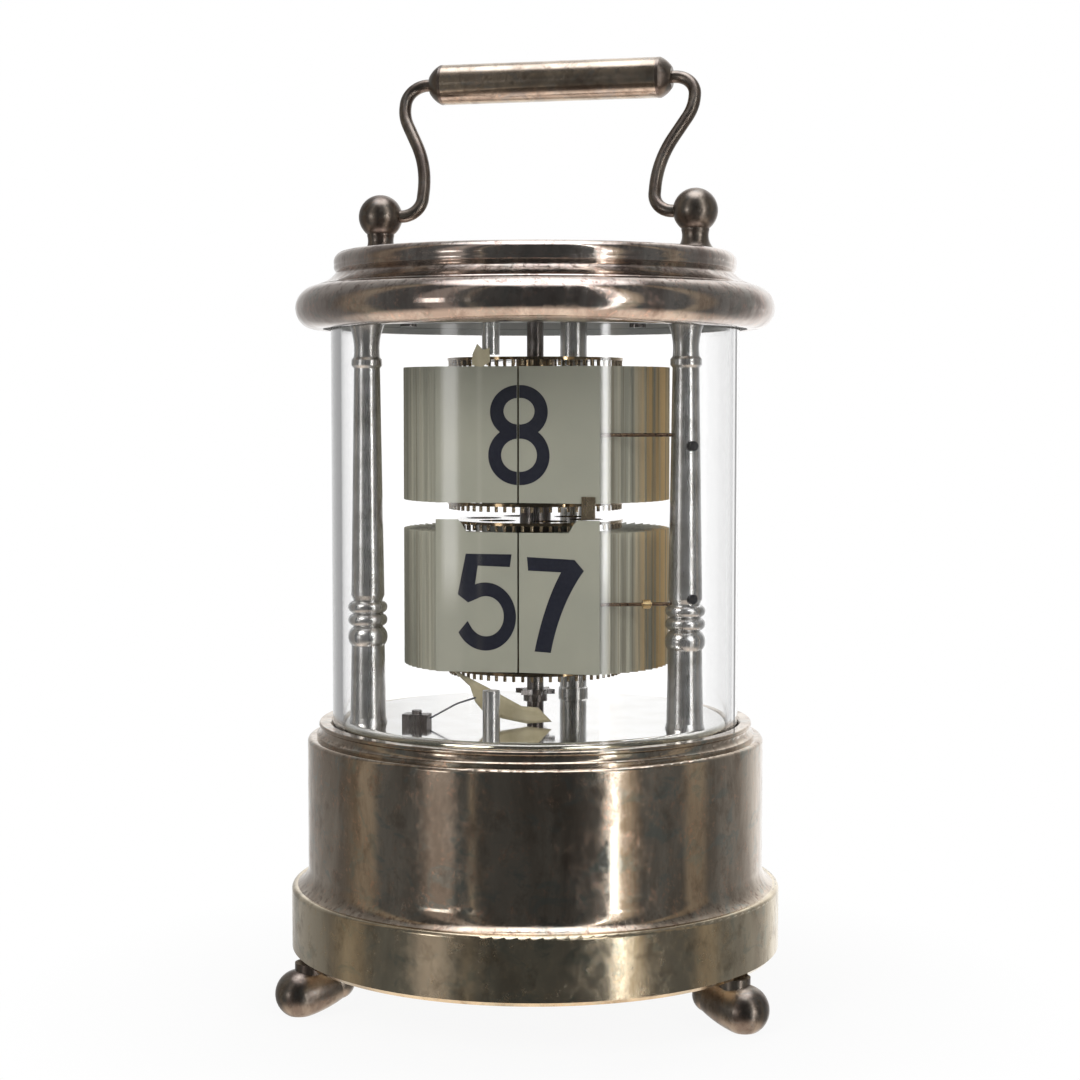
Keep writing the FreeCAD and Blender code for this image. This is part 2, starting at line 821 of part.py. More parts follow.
def turned_pillar(spot):
    """Pillar with a flared head, a thin ring, a long taper and a pair of turned rings."""
    ring_low = plate_top + pillar_rings_share * (upper_low - plate_top)
    ring_half = 0.5 * pillar_ring_pitch
    groove = pillar_radius - pillar_ring_depth
    ring = pillar_radius + pillar_ring_reach
    taper_low = ring_low + pillar_ring_pitch + pillar_collar
    collar = upper_low - pillar_collar_share * (upper_low - plate_top)
    neck = pillar_radius - pillar_neck_drop
    foot_top = ring_low - 2.5 * pillar_ring_pitch
    pillar = turned((0.0, plate_top), [
        (pillar_radius + pillar_foot, plate_top),
        (pillar_radius + 0.5 * pillar_foot, plate_top + pillar_collar),
        (pillar_radius, foot_top),
        ((ring, foot_top + 0.8 * pillar_ring_pitch), (groove, ring_low - pillar_ring_pitch)),
        ((ring, ring_low - ring_half), (groove, ring_low)),
        ((ring, ring_low + ring_half), (groove, ring_low + pillar_ring_pitch)),
        (pillar_radius, taper_low),
        (neck, collar - pillar_collar),
        (neck + pillar_collar_reach, collar - pillar_collar / 2.0),
        (neck + pillar_collar_reach, collar + pillar_collar / 2.0),
        (neck, collar + pillar_collar),
        ((neck + 0.2 * (pillar_flare - neck), upper_low - pillar_flare_height),
         (pillar_flare, upper_low - pillar_foot)),
        (pillar_flare, upper_low),
        (0.0, upper_low)], spot.x, spot.y)
    return drilled_ends(pillar, spot)


def rear_column(spot):
    foot_radius = rear_column_radius + rear_column_foot
    column = turned((0.0, plate_top), [
        (foot_radius, plate_top),
        (foot_radius, plate_top + 4.0 * rear_column_foot),
        (rear_column_radius, plate_top + 5.0 * rear_column_foot),
        (rear_column_radius, upper_low),
        (0.0, upper_low)], spot.x, spot.y)
    return drilled_ends(column, spot)


def drilled_ends(column, spot):
    column = column.cut(rod(frame_screw_radius, plate_low, plate_top + column_hole_depth, spot.x, spot.y))
    return column.cut(rod(frame_screw_radius, upper_low - column_hole_depth, upper_top, spot.x, spot.y))


def frame_screws():
    """Screws of the uprights, sunk in the two plates, and those of the lower and the upper plate."""
    screws = []
    reach = frame_screw_grip - screw_head_height
    for spot in frame_spots().values():
        screws.append(headed_screw(spot.x, spot.y, upper_top - screw_head_height, -1, frame_screw_head,
                                   frame_screw_radius, upper_plate_height + reach))
        screws.append(headed_screw(spot.x, spot.y, plate_low + screw_head_height, 1, frame_screw_head,
                                   frame_screw_radius, lower_plate_height + reach))
    base_length = case_wall + seat_ledge + lower_plate_height - screw_head_height - base_screw_end
    for angle in base_screw_angles:
        spot = polar(base_screw_circle, angle)
        screws.append(headed_screw(spot.x, spot.y, drum_top - case_wall, 1, frame_screw_head,
                                   frame_screw_radius, base_length))
    for angle in plate_screw_angles:
        spot = polar(plate_screw_circle, angle)
        screws.append(headed_screw(spot.x, spot.y, upper_low, 1, frame_screw_head, frame_screw_radius,
                                   upper_plate_height + web_hole_depth - web_screw_end))
    return screws


def finger(leaf_level, bead):
    """Wire that holds back the waiting leaf: it stands in a cross hole of the right pillar."""
    spot = frame_spots()["pillar_right"]
    pivot = polar(pivot_circle, first_waiting)
    tip = pivot + polar(leaf_reach, first_direction)
    along = vec(spot.x - tip.x, spot.y - tip.y).normalize()
    start = vec(tip.x, tip.y, leaf_level) + along * finger_gap
    reach = (vec(spot.x, spot.y, leaf_level) - start).Length
    wire = Part.makeCylinder(finger_radius, reach, start, along)
    if bead:
        middle = start + along * (bead_share * (reach - pillar_radius))
        wire = wire.fuse(Part.makeCylinder(bead_radius, 1.6 * bead_radius, middle, along))
    return wire


# ---------------------------------------------------------------- drums
def leaf_outline(low, height, ear):
    points = [(-leaf_lap, low), (leaf_reach, low)]
    if ear:
        points += [(leaf_reach, low + height + ear_height),
                   (leaf_reach - ear_width + ear_round, low + height + ear_height),
                   (leaf_reach - ear_width, low + height + ear_height - ear_round),
                   (leaf_reach - ear_width - ear_shoulder, low + height)]
    else:
        points.append((leaf_reach, low + height))
    points.append((-leaf_lap, low + height))
    return points


def leaf(angle, direction, low, height, ear=False):
    """One leaf, hinged on the pivot circle at an angle and pointing in a direction."""
    outline = [vec(u, -leaf_thickness / 2.0, z) for u, z in leaf_outline(low, height, ear)]
    face = Part.Face(Part.makePolygon(outline + [outline[0]]))
    blade = face.extrude(vec(0, leaf_thickness, 0))
    blade.rotate(vec(0, 0, 0), Z, direction)
    blade.translate(polar(pivot_circle, angle))
    return blade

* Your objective
Please reproduce every line of the material word for word.

* The result
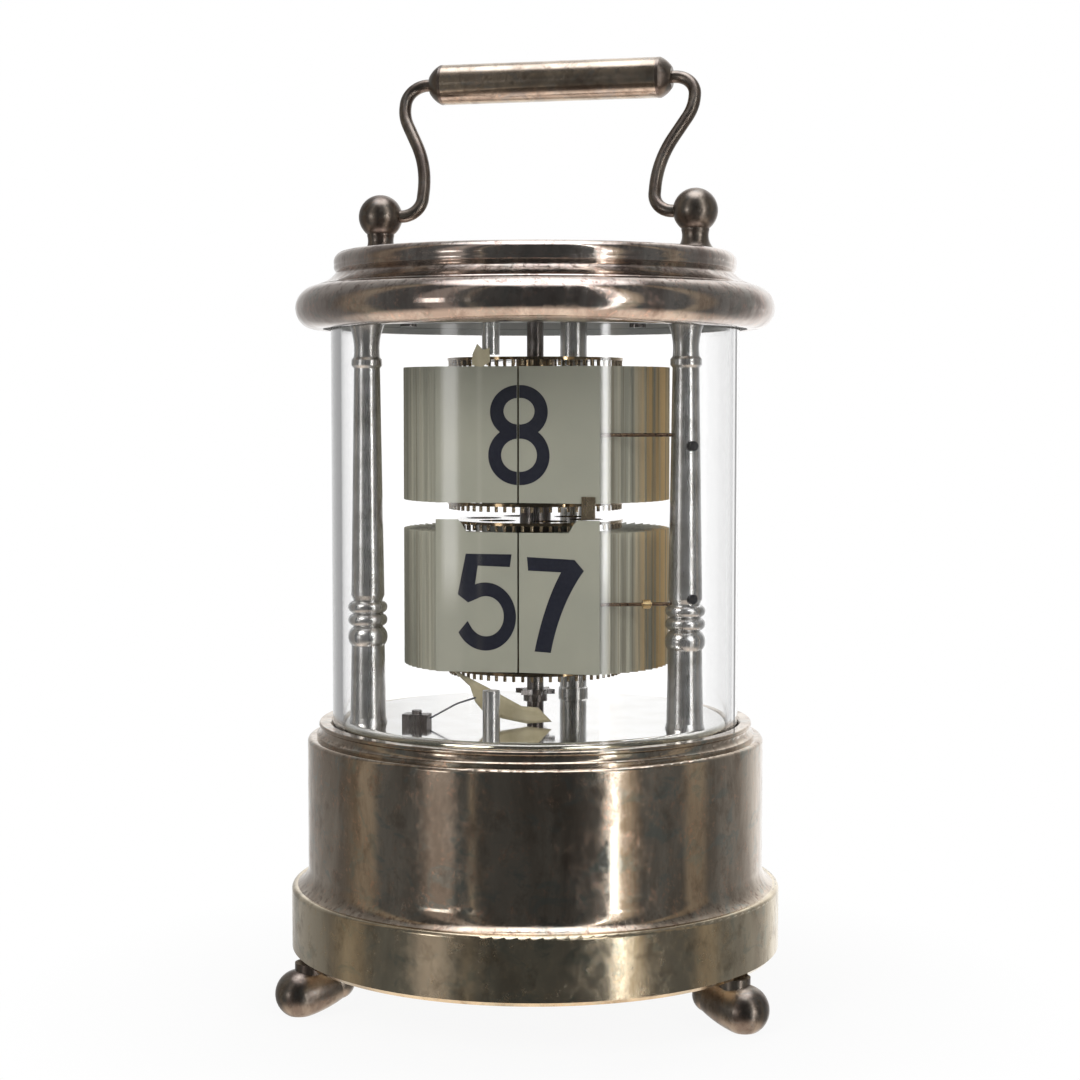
Keep writing the FreeCAD and Blender code for this image. This is part 2, starting at line 821 of part.py. More parts follow.
def turned_pillar(spot):
    """Pillar with a flared head, a thin ring, a long taper and a pair of turned rings."""
    ring_low = plate_top + pillar_rings_share * (upper_low - plate_top)
    ring_half = 0.5 * pillar_ring_pitch
    groove = pillar_radius - pillar_ring_depth
    ring = pillar_radius + pillar_ring_reach
    taper_low = ring_low + pillar_ring_pitch + pillar_collar
    collar = upper_low - pillar_collar_share * (upper_low - plate_top)
    neck = pillar_radius - pillar_neck_drop
    foot_top = ring_low - 2.5 * pillar_ring_pitch
    pillar = turned((0.0, plate_top), [
        (pillar_radius + pillar_foot, plate_top),
        (pillar_radius + 0.5 * pillar_foot, plate_top + pillar_collar),
        (pillar_radius, foot_top),
        ((ring, foot_top + 0.8 * pillar_ring_pitch), (groove, ring_low - pillar_ring_pitch)),
        ((ring, ring_low - ring_half), (groove, ring_low)),
        ((ring, ring_low + ring_half), (groove, ring_low + pillar_ring_pitch)),
        (pillar_radius, taper_low),
        (neck, collar - pillar_collar),
        (neck + pillar_collar_reach, collar - pillar_collar / 2.0),
        (neck + pillar_collar_reach, collar + pillar_collar / 2.0),
        (neck, collar + pillar_collar),
        ((neck + 0.2 * (pillar_flare - neck), upper_low - pillar_flare_height),
         (pillar_flare, upper_low - pillar_foot)),
        (pillar_flare, upper_low),
        (0.0, upper_low)], spot.x, spot.y)
    return drilled_ends(pillar, spot)


def rear_column(spot):
    foot_radius = rear_column_radius + rear_column_foot
    column = turned((0.0, plate_top), [
        (foot_radius, plate_top),
        (foot_radius, plate_top + 4.0 * rear_column_foot),
        (rear_column_radius, plate_top + 5.0 * rear_column_foot),
        (rear_column_radius, upper_low),
        (0.0, upper_low)], spot.x, spot.y)
    return drilled_ends(column, spot)


def drilled_ends(column, spot):
    column = column.cut(rod(frame_screw_radius, plate_low, plate_top + column_hole_depth, spot.x, spot.y))
    return column.cut(rod(frame_screw_radius, upper_low - column_hole_depth, upper_top, spot.x, spot.y))


def frame_screws():
    """Screws of the uprights, sunk in the two plates, and those of the lower and the upper plate."""
    screws = []
    reach = frame_screw_grip - screw_head_height
    for spot in frame_spots().values():
        screws.append(headed_screw(spot.x, spot.y, upper_top - screw_head_height, -1, frame_screw_head,
                                   frame_screw_radius, upper_plate_height + reach))
        screws.append(headed_screw(spot.x, spot.y, plate_low + screw_head_height, 1, frame_screw_head,
                                   frame_screw_radius, lower_plate_height + reach))
    base_length = case_wall + seat_ledge + lower_plate_height - screw_head_height - base_screw_end
    for angle in base_screw_angles:
        spot = polar(base_screw_circle, angle)
        screws.append(headed_screw(spot.x, spot.y, drum_top - case_wall, 1, frame_screw_head,
                                   frame_screw_radius, base_length))
    for angle in plate_screw_angles:
        spot = polar(plate_screw_circle, angle)
        screws.append(headed_screw(spot.x, spot.y, upper_low, 1, frame_screw_head, frame_screw_radius,
                                   upper_plate_height + web_hole_depth - web_screw_end))
    return screws


def finger(leaf_level, bead):
    """Wire that holds back the waiting leaf: it stands in a cross hole of the right pillar."""
    spot = frame_spots()["pillar_right"]
    pivot = polar(pivot_circle, first_waiting)
    tip = pivot + polar(leaf_reach, first_direction)
    along = vec(spot.x - tip.x, spot.y - tip.y).normalize()
    start = vec(tip.x, tip.y, leaf_level) + along * finger_gap
    reach = (vec(spot.x, spot.y, leaf_level) - start).Length
    wire = Part.makeCylinder(finger_radius, reach, start, along)
    if bead:
        middle = start + along * (bead_share * (reach - pillar_radius))
        wire = wire.fuse(Part.makeCylinder(bead_radius, 1.6 * bead_radius, middle, along))
    return wire


# ---------------------------------------------------------------- drums
def leaf_outline(low, height, ear):
    points = [(-leaf_lap, low), (leaf_reach, low)]
    if ear:
        points += [(leaf_reach, low + height + ear_height),
                   (leaf_reach - ear_width + ear_round, low + height + ear_height),
                   (leaf_reach - ear_width, low + height + ear_height - ear_round),
                   (leaf_reach - ear_width - ear_shoulder, low + height)]
    else:
        points.append((leaf_reach, low + height))
    points.append((-leaf_lap, low + height))
    return points


def leaf(angle, direction, low, height, ear=False):
    """One leaf, hinged on the pivot circle at an angle and pointing in a direction."""
    outline = [vec(u, -leaf_thickness / 2.0, z) for u, z in leaf_outline(low, height, ear)]
    face = Part.Face(Part.makePolygon(outline + [outline[0]]))
    blade = face.extrude(vec(0, leaf_thickness, 0))
    blade.rotate(vec(0, 0, 0), Z, direction)
    blade.translate(polar(pivot_circle, angle))
    return blade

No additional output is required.